If you have years of hands on experience doing exactly what a certification validates, and your resume and portfolio already prove it, the certification may add little. Experienced professionals sometimes chase certs out of insecurity rather than need. In that case the credential is redundant. Your demonstrated track record is stronger evidence than a badge. The exception is when a specific employer or contract formally requires the certification regardless of experience.

Sign Three: It Duplicates What You Already Hold

Collecting overlapping certifications in the same area produces diminishing returns. A second or third credential covering nearly the same ground as one you already have rarely impresses anyone. Employers see the pattern and it can even suggest you collect certs instead of applying skills. If a new certification does not open a distinctly new door or specialization, the effort is better spent elsewhere, such as building projects or gaining experience.

Sign Four: The Timing Is Wrong

Sometimes a certification is genuinely valuable but wrong for you right now. If you lack the foundational knowledge a cert assumes, jumping to an advanced credential wastes money on failed attempts and shallow cramming. Certifications work best in a sensible sequence. Pursuing an expert level exam before you have the underlying fundamentals is usually not worth it until you close that gap first.

Sign Five: The Cost Outweighs the Benefit

Be honest about total cost, which includes exam fees, study materials, renewal obligations, and the many hours you will spend. Then weigh that against the realistic benefit. If a certification demands a large investment but only marginally strengthens an already strong profile, the math may not favor it. That same time might yield more career value spent on a portfolio project, a targeted skill, or a networking effort.

When It Genuinely Is Worth It

To keep this balanced, certifications are absolutely worth it in many cases. They shine when target job listings request them, when they fill a real and verifiable skill gap, when they gate a role you want, when they help a career changer prove new competence, or when an employer values or reimburses them. The point is not that certifications are bad. The point is to choose deliberately rather than reflexively.

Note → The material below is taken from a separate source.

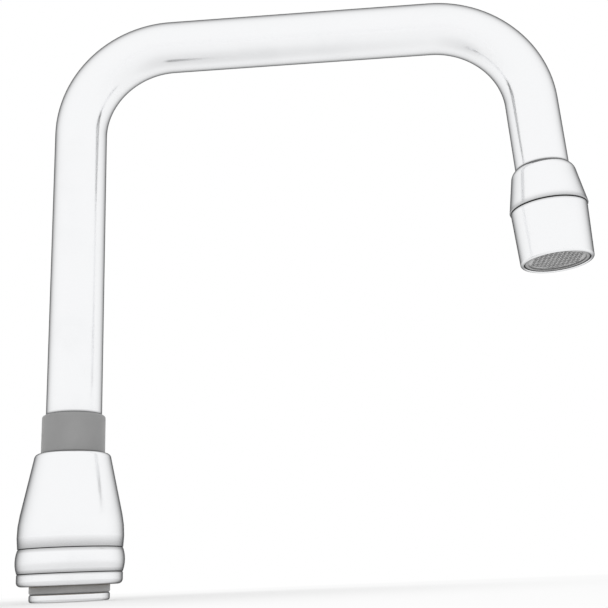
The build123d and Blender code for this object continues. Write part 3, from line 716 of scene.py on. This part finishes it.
def slip_washer():
    """The washer that the stem turns under, a film's thickness clear of both its neighbours."""
    bottom = SHOULDER_TOP + FILM
    thickness = SLIP_WASHER_THICKNESS - 2 * FILM
    return flat_ring("slip_washer_cut", SLEEVE_BORE, STACK_RADIUS, bottom, thickness, EDGE_BREAK)


def stem_o_ring(name, groove):
    """A sealing ring in the middle of its groove, which starts at a height."""
    bore = PLUG_RADIUS - RING_GROOVE_DEPTH + RING_CLEARANCE
    bottom = groove + (RING_GROOVE_HEIGHT - O_RING_SECTION) / 2
    return flat_ring(name, bore, bore + O_RING_SECTION, bottom, O_RING_SECTION, O_RING_SECTION / 2)


def outlet_washer():
    """The washer between the end of the thread and the insert."""
    return flat_ring(
        "outlet_washer_rubber", DISC_BORE - OUTLET_WASHER_COVER, INSERT_FLANGE_RADIUS, THREAD_END,
        OUTLET_WASHER_THICKNESS, EDGE_BREAK, along=LEG_START,
    )


class Socket:
    """A shader socket as a value: sums, differences and products of it add Math nodes."""

    def __init__(self, shader, output):
        self.shader = shader
        self.output = output

    def math(self, operation, first, second):
        """A Math node's result."""
        return self.shader.node("ShaderNodeMath", {"operation": operation}, {0: first, 1: second})

    def __add__(self, other):
        return self.math("ADD", self, other)

    __radd__ = __add__

    def __sub__(self, other):
        return self.math("SUBTRACT", self, other)

    def __rsub__(self, other):
        return self.math("SUBTRACT", other, self)

    def __mul__(self, other):
        return self.math("MULTIPLY", self, other)

    __rmul__ = __mul__


class Shader:
    """A node tree, the one method that adds nodes to it, and short forms for the usual nodes."""

    def __init__(self, tree):
        self.tree = tree
        tree.nodes.clear()

    def node(self, kind, settings=None, inputs=None, output=0):
        """Adds a node, sets its settings, sets or links its inputs and gives one of its outputs."""
        made = self.tree.nodes.new(kind)
        for key, value in (settings or {}).items():
            setattr(made, key, value)
        for key, value in (inputs or {}).items():
            if isinstance(value, Socket):
                self.tree.links.new(value.output, made.inputs[key])
            else:
                made.inputs[key].default_value = value
        return Socket(self, made.outputs[output]) if made.outputs else None

    def place(self):
        """Object coordinates, in metres."""
        return self.node("ShaderNodeTexCoord", output="Object")

    def noise(self, scale, detail=2.0, roughness=0.5, place=None):
        """Soft noise between about 0.3 and 0.7, with the scale's number of features to the metre."""
        where = place or self.place()
        return self.node("ShaderNodeTexNoise", None, {
            "Vector": where, "Scale": scale, "Detail": detail, "Roughness": roughness,
        })

    def ramp(self, value, low, high):
        """A value eased from 0 at a low value to 1 at a high one."""
        return self.node("ShaderNodeMapRange", {"interpolation_type": "SMOOTHSTEP"}, {
            "Value": value, "From Min": low, "From Max": high,
        })

    def mixed(self, share, first, second):
        """A colour between two colours, which are a Mix node's sockets 6 and 7, with output 2."""
        return self.node("ShaderNodeMix", {"data_type": "RGBA"}, {0: share, 6: first, 7: second}, output=2)

    def attribute(self, name):
        """A piece's own value, 0 where the piece has none by that name."""
        return self.node("ShaderNodeAttribute", {"attribute_name": name}, output="Fac")

    def bump(self, height, distance):
        """The normal over a relief whose height of 1 stands for a distance in metres."""
        return self.node("ShaderNodeBump", None, {"Height": height, "Distance": distance})

    def surface(self, inputs):
        """The material's one shader, on its output."""
        shade = self.node("ShaderNodeBsdfPrincipled", None, inputs)
        self.node("ShaderNodeOutputMaterial", None, {"Surface": shade})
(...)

How to Decide Before You Commit

Run a simple check before committing to any certification. First, gather ten real job listings for your target role and see whether the cert appears. Second, ask whether you can already prove the skill another way. Third, confirm the timing fits your current knowledge. Fourth, tally the full cost against the expected benefit. If the certification passes these checks, pursue it with confidence. If it fails several, redirect your effort.

A Note on Ethical Pursuit

If you do decide a certification is worth it, earn it honestly. Skipping the learning by using exam dumps or leaked answers defeats the entire purpose, since the value of a certification comes from the competence it represents. A credential you cannot back up on the job is worse than no credential at all. Study the real material, and the cert becomes a true asset rather than a liability waiting to be exposed.

Final Take

Not every certification deserves your time. It is not worth it when your target roles do not request it, when you already do and can prove the work, when it duplicates a credential you hold, when the timing is wrong for your knowledge level, or when the cost outweighs a marginal benefit. Decide by checking real job listings, your existing evidence, your timing, and the full cost. Choosing which certifications to skip is a career skill in itself, and it frees your energy for the credentials and efforts that genuinely move you forward.

Frequently Asked Questions

How do I know if a certification is worth pursuing?

Start by naming the concrete outcome you expect, whether more interviews, a promotion, or a career switch. Then gather about ten real job listings for your target role and see whether the cert appears. Confirm the timing fits your knowledge level and tally the full cost against the benefit. If it passes these checks, pursue it with confidence.

Is a certification worth it if I already do the work?

Often not. If you have years of hands on experience doing exactly what the cert validates and your resume and portfolio already prove it, the credential can be redundant. Your demonstrated track record is stronger evidence than a badge. The main exception is when a specific employer or contract formally requires the certification regardless of experience.

Why are duplicate certifications a waste?

Collecting overlapping certifications in the same area produces diminishing returns. A second or third credential covering nearly the same ground rarely impresses employers and can suggest you collect certs instead of applying skills. If a new certification does not open a distinctly new door or specialization, your effort is better spent building projects or gaining experience.

What if the certification is valuable but I am not ready?

Then the timing is wrong, and it is not worth it yet. Jumping to an advanced credential without the foundational knowledge it assumes wastes money on failed attempts and shallow cramming. Certifications work best in a sensible sequence. Close the underlying knowledge gap first, then pursue the advanced exam when you can genuinely support it.